Кафе неизбежным образом превратилось в суд. Именно там улаживали конфликты и трения. Некоторые из них сохранились со времени спячки, например, ссора между Десносом и Кревелем, закончившаяся уходом Кревеля. Другие были связаны с развитием группы. Только в 1969 году, после смерти Бретона, Арагон вернется к этому периоду, написав о том, что уже можно было предугадать по возобновлению автоматического письма: «Власть Андре надо мной еще усилилась в связи с образованием настоящей группы сюрреалистов с новыми членами, моложе нас, которые постоянно старались доказать свою ортодоксальность в пику Филиппу, Полю или мне». Молодые против стариков. Впрочем, из стариков в середине 1924 года оставался только Арагон: Супо ушел в «Европейское обозрение», а Элюар, как мы знаем, исчез.

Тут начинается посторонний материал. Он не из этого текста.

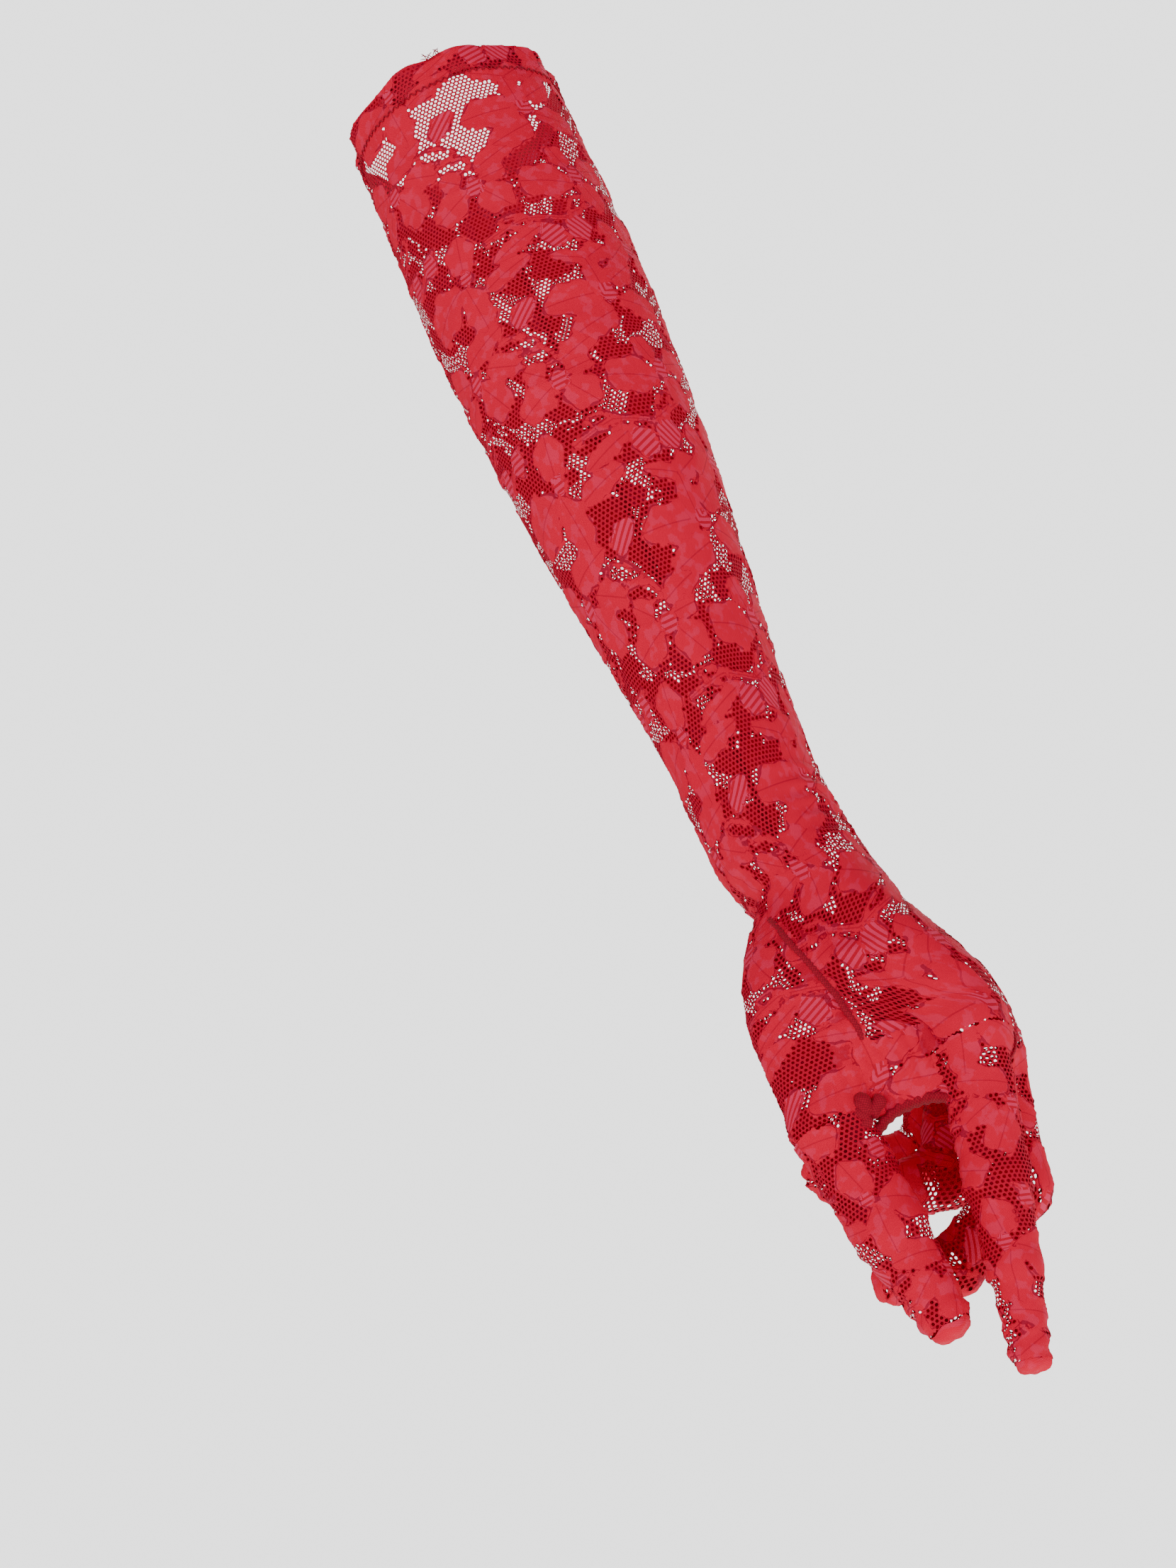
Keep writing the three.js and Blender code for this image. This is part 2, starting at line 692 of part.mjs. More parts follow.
function finger(group, { name, across, lean, bend, lengths, thick, wide, root, middle }) {
  const tipBend = bend * TIP_FOLLOWS;
  const tops = [
    joint({
      hinge: 'y',
      thick: thick[0],
      wide: wide[0],
      bends: [lean + root[0], lean + root[1]],
      parentFlex: HAND_EDGE_FLEX,
      parentBack: HAND_EDGE_BACK,
    }),
    evenJoint('y', thick[1], wide[1], [bend + middle[0], bend + middle[1]]),
    evenJoint('y', thick[2], wide[2], middle.map((turn) => tipBend + turn * TIP_FOLLOWS)),
  ];
  const start = new THREE.Group();
  start.position.set(knuckleX(across), across, knuckleZ(across));
  group.add(start);
  const lengthNames = ['root', 'middle', 'tip'];
  chain(start, {
    names: lengthNames.map((length) => `${name}_${length}`),
    seamNames: lengthNames.map((length) => `${name}_seam_${length}`),
    turns: [lean, bend, tipBend],
    tops,
    lengths,
    thick,
    wide,
    sides: FINGER_SIDES,
    seamAngle: BACK_SEAM,
    material: LACE,
  });
}

function thumb(group) {
  const [base, middle, tip] = THUMB_JOINTS;
  const start = new THREE.Group();
  start.position.set(base.x, THUMB_ACROSS, base.z);
  group.add(start);
  chain(start, {
    names: ['thumb_middle', 'thumb_tip'],
    seamNames: ['thumb_seam_middle', 'thumb_seam_tip'],
    turns: [thumbBends[0], thumbBends[1] - thumbBends[0]],
    tops: [thumbBase, thumbEnd],
    lengths: [
      Math.hypot(base.x - middle.x, base.z - middle.z),
      Math.hypot(middle.x - tip.x, middle.z - tip.z),
    ],
    thick: THUMB_JOINTS.map((at) => at.thick),
    wide: THUMB_JOINTS.map((at) => at.wide),
    sides: THUMB_SIDES,
    seamAngle: Math.PI, // along the ball of the thumb
    material: LACE_PINK,
  });
}

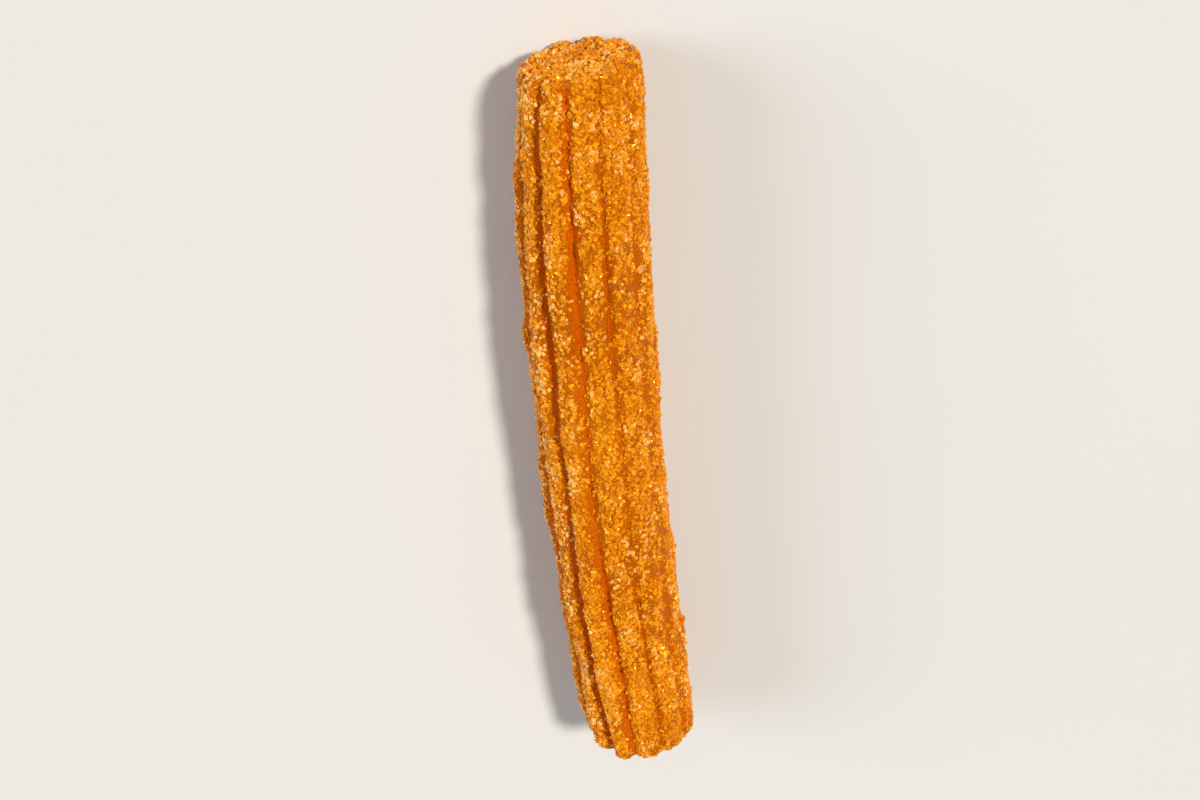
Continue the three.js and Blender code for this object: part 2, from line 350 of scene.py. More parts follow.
def nearest_cell(points, spacing):
    """How far each point is from the nearest of scattered spots, as a part of their spacing."""
    scaled = (points / spacing).reshape(-1, 3)
    values = [noise.voronoi(Vector(point))[0][0] for point in scaled]
    return np.array(values).reshape(points.shape[:-1])


def lengthwise_outline(form):
    """Half a lengthwise cut, from near the axis at -Y to near the axis at +Y, as reach and place along."""
    half = form.half_length
    rim_reach = 1 - RIM_RADIUS / form.radius
    rings = [(rim_reach * ring / END_RINGS, half) for ring in range(1, END_RINGS)]
    rim = []
    for step in range(RIM_STEPS + 1):
        turn = step / RIM_STEPS * math.pi / 2
        reach = 1 - RIM_RADIUS * (1 - math.sin(turn)) / form.radius
        rim.append((reach, half - RIM_RADIUS * (1 - math.cos(turn))))
    upper = rings + rim
    side_end = half - RIM_RADIUS
    side = [(1.0, side_end * (2 * step / SIDE_STEPS - 1)) for step in range(1, SIDE_STEPS)]
    lower = [(reach, -along) for reach, along in upper]
    return np.array(lower + side + upper[::-1])


def ridge_places():
    """For each column of the mesh, its ridge and how far across that ridge it lies."""
    even = np.arange(FACETS_PER_RIDGE) / FACETS_PER_RIDGE
    across = even - GROOVE_CROWDING * np.sin(FULL_TURN * even) / FULL_TURN
    return np.repeat(np.arange(RIDGES), FACETS_PER_RIDGE), np.tile(across, RIDGES)


def grid_faces(rows, columns):
    """Faces of a closed tube of rows and columns with a point at each end, all facing outwards."""
    start, finish = rows * columns, rows * columns + 1
    row, column = np.meshgrid(np.arange(rows - 1), np.arange(columns), indexing="ij")
    following = (column + 1) % columns
    quads = np.stack(
        [
            row * columns + column,
            (row + 1) * columns + column,
            (row + 1) * columns + following,
            row * columns + following,
        ],
        axis=-1,
    ).reshape(-1, 4)
    faces = quads.tolist()
    last = (rows - 1) * columns
    for column in range(columns):
        following = (column + 1) % columns
        faces.append([start, column, following])
        faces.append([finish, last + following, last + column])
    return faces


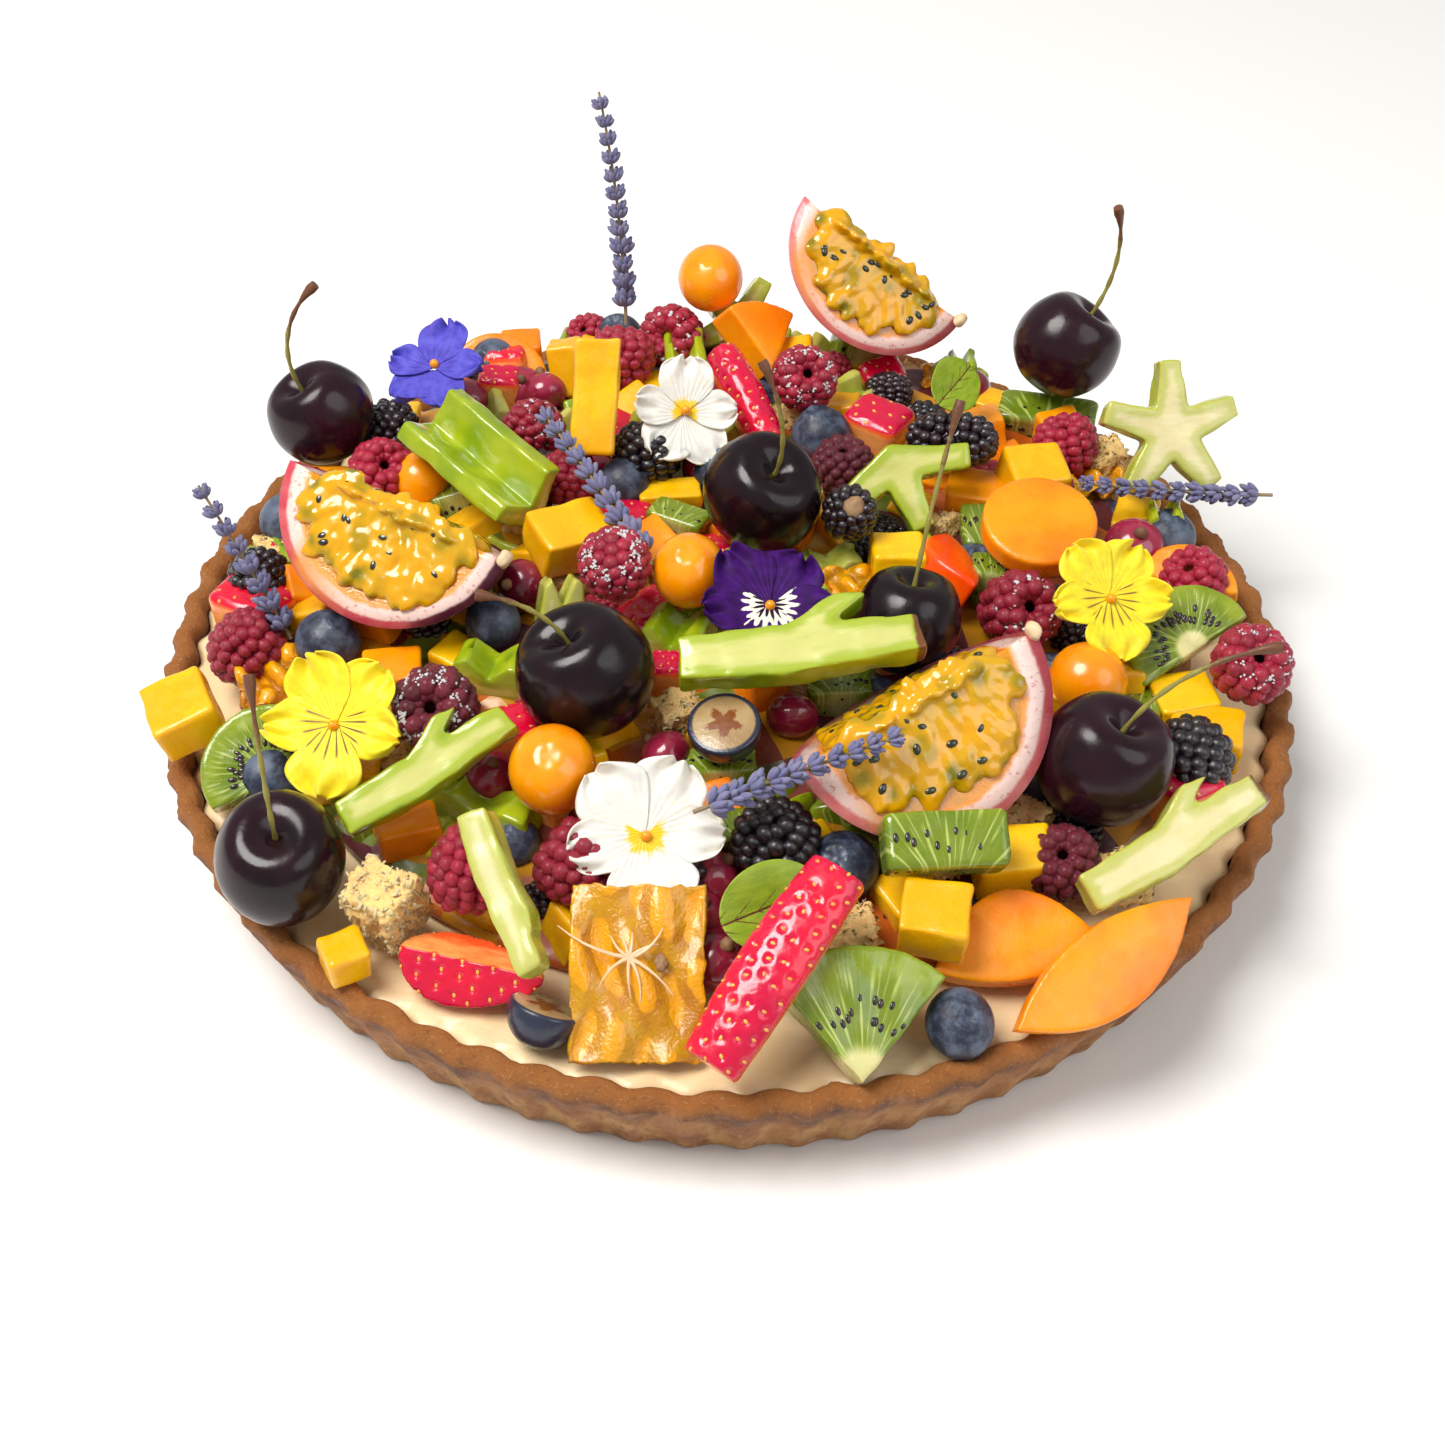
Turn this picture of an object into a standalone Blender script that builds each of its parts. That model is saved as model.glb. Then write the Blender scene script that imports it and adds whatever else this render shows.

Вот канва «Волны грез». Тем летом Арагон уже не находился в положении отступника по отношению к ортодоксам ни из-за журналистики (это было дело прошлое), ни тем более из-за «Защиты бесконечности», о которой никто не знал и которая к тому же пока не шла у него. Он все еще задает вопросы Денизе в «Волне грез». Но в основном в прошедшем времени: «Бросаются ли еще люди в канал на улице Ллонг, повсюду, куда вы несете вашу чистую тень и ваши ясные глаза?» Нет, его новое преступление связано с публикацией «Парижского крестьянина» частями в «Европейском обозрении», что ясно говорило о написании романа.
«В тот вечер, — писал Арагон в 1969 году, — в мастерской на улице Фонтен, где было с десяток наших, некоторые с женами… Бретон сказал мне при всех: «Почитай же им то, что ты мне недавно читал. У тебя с собой?» У меня было такое чувство, будто он повернул большой палец к низу перед римским народом. Я пробормотал: «Ты думаешь, надо?» А он, то громко, то тихо: «Читай… им это пойдет на пользу… послужит уроком». Что касается урока, то я в жизни своей не вызывал такого замешательства. Наступила тишина с покашливаниями, скрипом стульев, переглядываниями, гримасами… а потом, в конце концов, одна женщина очень мило спросила: «Дорогой мой, зачем вы тратите время на такую писанину?» После этого разразилась гроза во всю исполинскую мощь… и хлынул поток возмущенных слов. Меня бросило бы в краску, если бы пришлось их повторить. Это было настолько неожиданно, что я даже не получил удовольствия. Настолько несоразмерно…»
В самом деле, такие чтения — один из наименее известных аспектов жизни группы. Андре Тирион в своей книге «Революционеры без революции», изданной в 1972 году (важнейший документ об отношениях сюрреалистов с компартией), говорит о чтениях, состоявшихся в 1928 году, но было бы заблуждением полагать, что чтения 1924 года были на них похожи. Он пишет: это было «очень познавательно, поскольку Бретон открывал таким образом для младших тексты, о которых они не знали и к которым никогда бы не обратились из любознательности… Некоторые из таких чтений возводили препятствия, расставляли ловушки, допускали мелкие предательства». Арагон сохранил привычку к подобным чтениям до конца своей жизни. Я часами слушал «Страстную неделю» или «Гибель всерьез». На самом деле, он читал в основном для себя, совершенно забыв о вас, подправляя свою прозу на слух.
Итак, Бретон подверг Арагона испытанию. Да и всю группу тоже, ибо, на его взгляд, роман — преступление против воображения. В «Манифесте» он обличает «реалистическое отношение, внушенное позитивизмом, от святого Фомы до Анатоля Франса, которое враждебно умственному и моральному подъему. Я терпеть его не могу… Именно оно порождает сегодня нелепые книги, оскорбительные пьесы. Оно беспрестанно укрепляется в газетах и обрекает на провал науку и искусство, стараясь польстить общественному мнению в его самых низменных вкусах; ясность, граничащая с глупостью, собачья жизнь… Приятным следствием такого положения вещей в литературе является, например, обилие романов». По поводу одного описания из «Преступления и наказания» он сказал: «Я не могу согласиться с тем, что разум даже мимолетно способен выдвигать подобные мотивы».
Суд над романом
«Волна грез» была не только разработкой и подведением теории под поиски вдохновения в автоматическом письме и снах, что позволило Арагону примазаться к обновлению сюрреализма, связанному с «Явлением медиумов»; прежде всего это была попытка примирить прозу, которую он писал, и ожидания Бретона. Это примирение Арагон называл «сюрреальностью».